[start of Data listing]

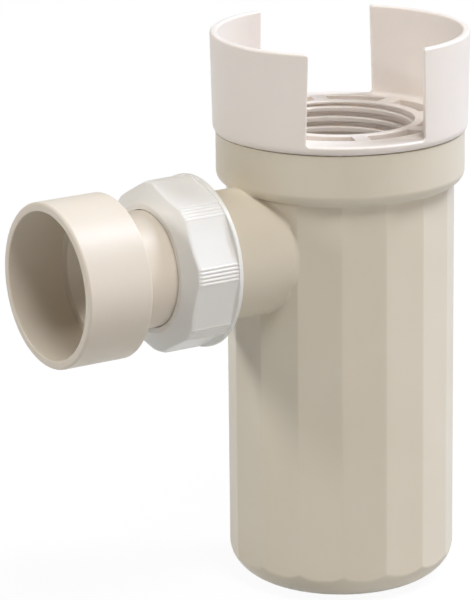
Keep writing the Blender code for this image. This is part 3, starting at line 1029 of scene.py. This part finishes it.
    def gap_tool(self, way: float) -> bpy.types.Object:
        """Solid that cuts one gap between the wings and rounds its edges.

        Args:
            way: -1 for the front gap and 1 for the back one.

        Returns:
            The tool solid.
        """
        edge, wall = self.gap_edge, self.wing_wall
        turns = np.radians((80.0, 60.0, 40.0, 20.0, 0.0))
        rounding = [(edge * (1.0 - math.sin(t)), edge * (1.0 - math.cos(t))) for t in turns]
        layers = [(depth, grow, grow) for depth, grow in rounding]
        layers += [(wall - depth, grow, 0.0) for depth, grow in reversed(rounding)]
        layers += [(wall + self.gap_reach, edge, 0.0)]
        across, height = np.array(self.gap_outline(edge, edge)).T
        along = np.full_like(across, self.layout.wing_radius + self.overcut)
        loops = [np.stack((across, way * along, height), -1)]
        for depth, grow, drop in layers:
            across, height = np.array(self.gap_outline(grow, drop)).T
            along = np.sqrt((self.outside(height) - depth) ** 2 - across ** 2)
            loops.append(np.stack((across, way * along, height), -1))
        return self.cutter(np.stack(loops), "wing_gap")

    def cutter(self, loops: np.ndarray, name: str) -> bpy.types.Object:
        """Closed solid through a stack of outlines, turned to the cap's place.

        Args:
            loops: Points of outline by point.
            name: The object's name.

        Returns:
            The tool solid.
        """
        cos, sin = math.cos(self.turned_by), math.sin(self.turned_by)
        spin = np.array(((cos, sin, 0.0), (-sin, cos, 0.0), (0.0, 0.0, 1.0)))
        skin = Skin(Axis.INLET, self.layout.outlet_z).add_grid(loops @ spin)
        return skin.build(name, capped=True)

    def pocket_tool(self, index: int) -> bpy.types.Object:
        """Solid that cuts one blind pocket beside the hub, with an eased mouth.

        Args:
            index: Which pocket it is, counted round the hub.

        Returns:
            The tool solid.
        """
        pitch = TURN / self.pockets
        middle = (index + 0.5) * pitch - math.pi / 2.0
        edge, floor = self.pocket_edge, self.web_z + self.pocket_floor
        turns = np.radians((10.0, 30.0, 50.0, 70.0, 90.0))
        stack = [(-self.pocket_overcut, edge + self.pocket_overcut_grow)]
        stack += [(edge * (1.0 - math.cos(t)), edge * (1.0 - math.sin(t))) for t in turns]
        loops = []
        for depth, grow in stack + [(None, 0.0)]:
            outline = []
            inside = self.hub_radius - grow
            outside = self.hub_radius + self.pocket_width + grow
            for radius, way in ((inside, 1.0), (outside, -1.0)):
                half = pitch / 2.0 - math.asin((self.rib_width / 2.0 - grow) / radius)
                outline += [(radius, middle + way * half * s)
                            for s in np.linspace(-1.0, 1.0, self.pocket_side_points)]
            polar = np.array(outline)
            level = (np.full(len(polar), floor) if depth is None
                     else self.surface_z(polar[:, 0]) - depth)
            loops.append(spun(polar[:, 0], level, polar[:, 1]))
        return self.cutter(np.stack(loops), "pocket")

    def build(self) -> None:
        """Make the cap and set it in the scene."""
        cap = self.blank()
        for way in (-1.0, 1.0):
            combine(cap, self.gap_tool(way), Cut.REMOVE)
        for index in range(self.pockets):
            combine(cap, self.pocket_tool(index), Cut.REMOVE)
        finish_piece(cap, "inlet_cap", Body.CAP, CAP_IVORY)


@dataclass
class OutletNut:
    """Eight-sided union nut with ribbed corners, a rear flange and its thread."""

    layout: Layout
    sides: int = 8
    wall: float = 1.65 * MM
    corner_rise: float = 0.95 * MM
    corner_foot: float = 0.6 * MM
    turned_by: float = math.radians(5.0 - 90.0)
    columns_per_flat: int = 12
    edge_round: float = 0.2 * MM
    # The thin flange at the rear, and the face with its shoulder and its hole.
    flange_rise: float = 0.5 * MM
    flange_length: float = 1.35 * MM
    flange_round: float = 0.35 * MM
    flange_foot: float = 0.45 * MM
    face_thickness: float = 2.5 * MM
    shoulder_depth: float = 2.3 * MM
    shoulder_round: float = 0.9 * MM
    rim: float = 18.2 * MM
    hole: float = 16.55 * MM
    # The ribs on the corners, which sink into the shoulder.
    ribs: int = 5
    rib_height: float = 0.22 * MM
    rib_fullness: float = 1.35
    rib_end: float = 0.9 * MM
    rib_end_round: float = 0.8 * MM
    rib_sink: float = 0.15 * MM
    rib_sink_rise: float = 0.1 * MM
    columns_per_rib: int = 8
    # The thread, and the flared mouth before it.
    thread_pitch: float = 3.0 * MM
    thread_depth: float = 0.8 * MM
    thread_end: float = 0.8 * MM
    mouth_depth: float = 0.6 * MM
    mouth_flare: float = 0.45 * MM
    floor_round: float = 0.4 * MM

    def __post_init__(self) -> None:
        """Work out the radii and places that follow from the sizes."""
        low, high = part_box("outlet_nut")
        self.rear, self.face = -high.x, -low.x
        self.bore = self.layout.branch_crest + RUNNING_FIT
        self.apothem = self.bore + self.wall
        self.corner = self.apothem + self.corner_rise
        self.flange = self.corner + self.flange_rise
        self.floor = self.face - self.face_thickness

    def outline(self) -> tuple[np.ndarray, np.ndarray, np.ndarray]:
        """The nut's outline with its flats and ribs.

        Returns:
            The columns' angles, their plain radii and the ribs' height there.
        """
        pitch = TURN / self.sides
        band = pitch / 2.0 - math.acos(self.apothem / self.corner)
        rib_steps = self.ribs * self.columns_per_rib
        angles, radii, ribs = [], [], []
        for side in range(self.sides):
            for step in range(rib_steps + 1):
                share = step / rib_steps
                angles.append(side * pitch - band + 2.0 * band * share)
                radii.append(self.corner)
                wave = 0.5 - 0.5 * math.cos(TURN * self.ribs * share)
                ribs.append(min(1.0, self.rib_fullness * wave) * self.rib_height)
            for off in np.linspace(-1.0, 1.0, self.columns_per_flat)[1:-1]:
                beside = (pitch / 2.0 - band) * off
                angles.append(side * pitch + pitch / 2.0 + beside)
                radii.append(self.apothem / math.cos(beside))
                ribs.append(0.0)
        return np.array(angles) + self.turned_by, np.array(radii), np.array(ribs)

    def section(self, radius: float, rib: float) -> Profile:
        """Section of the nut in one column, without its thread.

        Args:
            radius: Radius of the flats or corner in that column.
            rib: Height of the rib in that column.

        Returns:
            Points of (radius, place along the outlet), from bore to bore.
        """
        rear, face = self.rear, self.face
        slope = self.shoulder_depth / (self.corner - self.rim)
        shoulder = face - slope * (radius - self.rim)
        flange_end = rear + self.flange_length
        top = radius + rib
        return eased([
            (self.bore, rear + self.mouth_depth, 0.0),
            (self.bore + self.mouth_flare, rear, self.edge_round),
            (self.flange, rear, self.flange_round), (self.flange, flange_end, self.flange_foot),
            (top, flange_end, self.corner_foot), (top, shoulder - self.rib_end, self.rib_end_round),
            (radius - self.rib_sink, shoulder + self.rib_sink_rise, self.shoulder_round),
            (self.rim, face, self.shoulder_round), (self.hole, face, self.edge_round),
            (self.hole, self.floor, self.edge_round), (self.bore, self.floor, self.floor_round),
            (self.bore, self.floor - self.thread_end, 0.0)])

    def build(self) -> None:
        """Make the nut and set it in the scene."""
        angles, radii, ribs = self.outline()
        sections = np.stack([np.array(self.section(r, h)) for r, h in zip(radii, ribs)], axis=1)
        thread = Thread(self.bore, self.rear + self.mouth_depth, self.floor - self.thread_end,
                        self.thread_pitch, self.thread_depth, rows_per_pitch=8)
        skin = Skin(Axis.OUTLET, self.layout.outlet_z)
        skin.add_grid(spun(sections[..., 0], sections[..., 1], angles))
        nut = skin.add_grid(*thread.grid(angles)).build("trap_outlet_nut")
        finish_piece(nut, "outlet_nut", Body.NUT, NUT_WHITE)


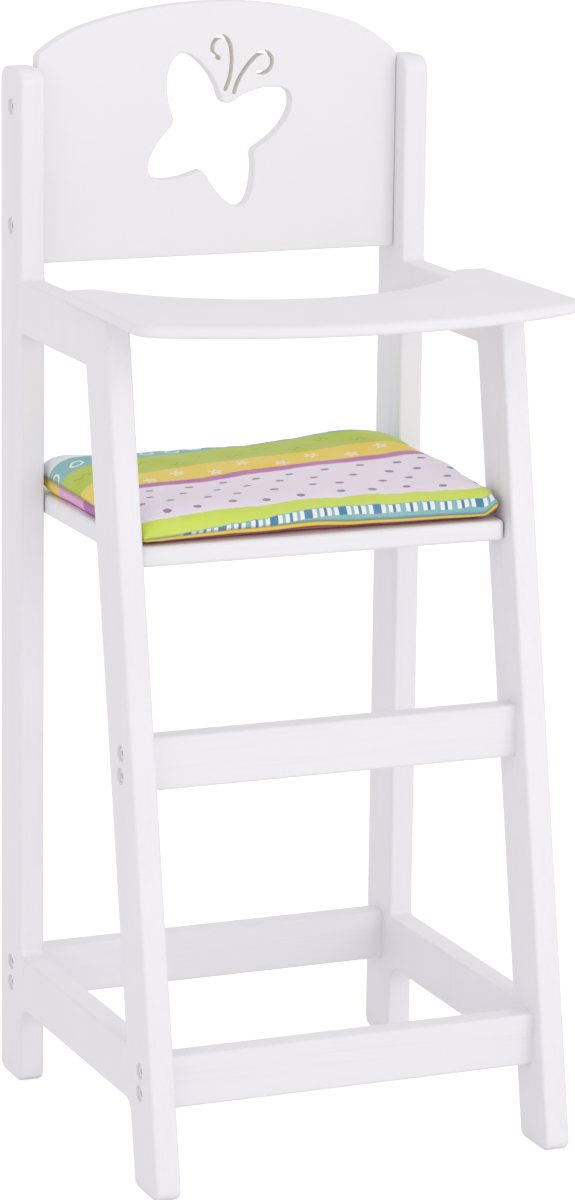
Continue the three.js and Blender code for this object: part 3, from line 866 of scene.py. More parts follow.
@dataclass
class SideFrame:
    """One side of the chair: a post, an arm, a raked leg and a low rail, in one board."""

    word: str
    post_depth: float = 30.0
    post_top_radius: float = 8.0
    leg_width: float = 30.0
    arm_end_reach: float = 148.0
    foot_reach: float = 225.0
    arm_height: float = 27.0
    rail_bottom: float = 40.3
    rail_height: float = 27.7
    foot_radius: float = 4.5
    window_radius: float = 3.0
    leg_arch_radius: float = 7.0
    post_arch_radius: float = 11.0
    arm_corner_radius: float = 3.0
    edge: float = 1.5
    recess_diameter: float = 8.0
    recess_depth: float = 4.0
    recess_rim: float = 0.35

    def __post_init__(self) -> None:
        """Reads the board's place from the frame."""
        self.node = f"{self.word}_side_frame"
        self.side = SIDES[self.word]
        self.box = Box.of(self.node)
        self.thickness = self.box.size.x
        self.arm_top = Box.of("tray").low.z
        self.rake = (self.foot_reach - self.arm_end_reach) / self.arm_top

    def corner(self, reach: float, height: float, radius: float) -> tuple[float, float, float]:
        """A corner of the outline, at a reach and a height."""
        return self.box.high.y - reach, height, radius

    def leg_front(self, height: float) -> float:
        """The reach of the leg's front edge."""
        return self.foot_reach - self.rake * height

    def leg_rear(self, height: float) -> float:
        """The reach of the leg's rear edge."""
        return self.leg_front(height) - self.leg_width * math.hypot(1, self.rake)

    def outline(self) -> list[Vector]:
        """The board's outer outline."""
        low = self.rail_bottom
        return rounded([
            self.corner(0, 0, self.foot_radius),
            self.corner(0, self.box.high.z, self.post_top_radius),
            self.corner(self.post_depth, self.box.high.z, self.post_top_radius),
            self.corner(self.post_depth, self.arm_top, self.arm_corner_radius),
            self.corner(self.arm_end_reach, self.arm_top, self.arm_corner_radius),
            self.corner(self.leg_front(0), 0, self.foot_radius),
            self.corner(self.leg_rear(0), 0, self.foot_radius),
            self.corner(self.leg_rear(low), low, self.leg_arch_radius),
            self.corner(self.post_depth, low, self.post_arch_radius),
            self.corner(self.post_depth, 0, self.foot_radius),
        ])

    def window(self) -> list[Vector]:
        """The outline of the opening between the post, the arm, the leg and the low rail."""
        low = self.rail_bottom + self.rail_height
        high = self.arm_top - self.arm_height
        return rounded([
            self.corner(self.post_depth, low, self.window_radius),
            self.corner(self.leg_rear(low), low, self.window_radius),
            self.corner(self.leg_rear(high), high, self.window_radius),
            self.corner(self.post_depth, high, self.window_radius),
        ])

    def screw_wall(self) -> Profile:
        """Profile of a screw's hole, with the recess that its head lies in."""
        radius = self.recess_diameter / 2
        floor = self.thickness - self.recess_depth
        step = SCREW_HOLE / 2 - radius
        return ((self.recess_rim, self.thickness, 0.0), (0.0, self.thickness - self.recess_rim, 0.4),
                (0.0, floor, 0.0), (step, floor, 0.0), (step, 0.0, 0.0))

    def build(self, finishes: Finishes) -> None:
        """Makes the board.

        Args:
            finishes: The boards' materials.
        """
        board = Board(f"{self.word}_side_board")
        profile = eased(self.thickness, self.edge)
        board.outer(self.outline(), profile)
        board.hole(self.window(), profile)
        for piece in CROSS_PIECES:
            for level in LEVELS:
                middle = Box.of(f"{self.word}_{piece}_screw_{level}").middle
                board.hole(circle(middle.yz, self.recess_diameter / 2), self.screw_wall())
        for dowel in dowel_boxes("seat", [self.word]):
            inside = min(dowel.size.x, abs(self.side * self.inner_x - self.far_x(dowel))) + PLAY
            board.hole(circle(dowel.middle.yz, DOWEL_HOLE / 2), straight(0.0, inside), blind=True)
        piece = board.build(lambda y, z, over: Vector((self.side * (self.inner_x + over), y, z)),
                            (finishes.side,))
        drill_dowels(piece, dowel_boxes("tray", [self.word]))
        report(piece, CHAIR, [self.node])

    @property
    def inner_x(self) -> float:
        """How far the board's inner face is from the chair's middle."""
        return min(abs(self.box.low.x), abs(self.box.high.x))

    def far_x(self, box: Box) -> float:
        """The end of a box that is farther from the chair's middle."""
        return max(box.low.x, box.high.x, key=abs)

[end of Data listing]

● **Objective**
List each line of the records that holds the string "this".

● **Response**
Keep writing the Blender code for this image. This is part 3, starting at line 1029 of scene.py. This part finishes it.
Continue the three.js and Blender code for this object: part 3, from line 866 of scene.py. More parts follow.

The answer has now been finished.